Bono has a question posted on Yahoo!: "What can we do to make poverty history?"

Here are my thoughts:

Two of the biggest causes of poverty in poor nations are the lack of stable, consistent government and a lack of secure property rights.

Many third world countries operate with extreme corruption that we can only imagine here in the U.S., even with the obvious displays of corruption among our own politicians. It is not uncommon for people to have to bribe officials for anything they want or need. Rules seem to change like shifting sands. Under such conditions, life is uncertain, and it is difficult to make plans and save, and planning is necessary for prosperity. Additionally, much aid given to these countries on behalf of their poor fails to reach the people in need. Leaders misuse monies and supplies for their own purposes. The aid that does get through to the poorest helps with immediate needs, but does not address the underlying need for a legal and political infrastructure to enable them to climb out of their destitution.

Another major problem is the lack of property rights, as Hernando de Soto has been pointing out for years. In many third world countries, people cannot truly call their property their own. They must bribe officials to have a business and often lack property rights with deeds and a legal system to back up their rights and claims. Economic growth cannot progress without these certainties. If the wealth one is accumulating cannot be adequately defended as his own, he is not as likely to exert the effort to build a business. This is not due to laziness. The poor in much of the world work very hard, but they lack the legal leverage to multiply their efforts.

How would you answer the question, "What can we do to make poverty history?"

5 Comments:

At 7/08/2006 12:47 AM, Anonymous Andy said...

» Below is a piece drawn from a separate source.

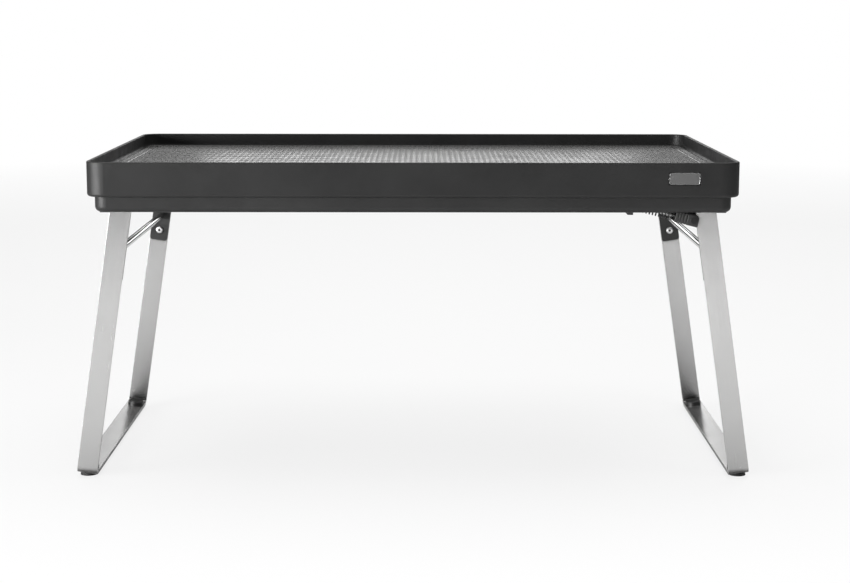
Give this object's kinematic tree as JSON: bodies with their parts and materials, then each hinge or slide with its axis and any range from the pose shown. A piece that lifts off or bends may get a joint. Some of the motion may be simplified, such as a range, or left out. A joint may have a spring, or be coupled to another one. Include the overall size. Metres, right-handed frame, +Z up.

I have thought for a while that an important step in combating poverty is to find incentives for large businesses to take hold in poor (particularly African) nations, and ensure that those businesses adhere to reasonable rules regarding the treatment of employees and the like.

As you say, many of these nations lack the infrastructure to do lasting good. A large business moving into town encourages the building of that infrastructure immediately.

 
At 7/08/2006 7:58 AM, Blogger Paul Smith Jr. said...

Property rights and the rule of law are two critical elements in reducing poverty, perhaps the only two. (As well as freedom of exchange and commerce, but I would view that as a subset of property rights since the right to own property would seem to necessarily entail the right to do with it as you wish.)

But I don't think we'll ever eliminate poverty. There will always be nations that don't respect their citizen's right. There will always be exploiters. There will always be people who don't work to make a better life for themselves.

We can reduce poverty but in our fallen world, I don't think we'll ever elminate it.

 
At 7/09/2006 12:22 AM, Blogger Christopher Taylor said...

We can't. Other than those two words, people have done well discussing this idea already. Basically there will always be poverty, but if you are a free, democratic society, poverty will sting worse and be less likely to be a permanent condition.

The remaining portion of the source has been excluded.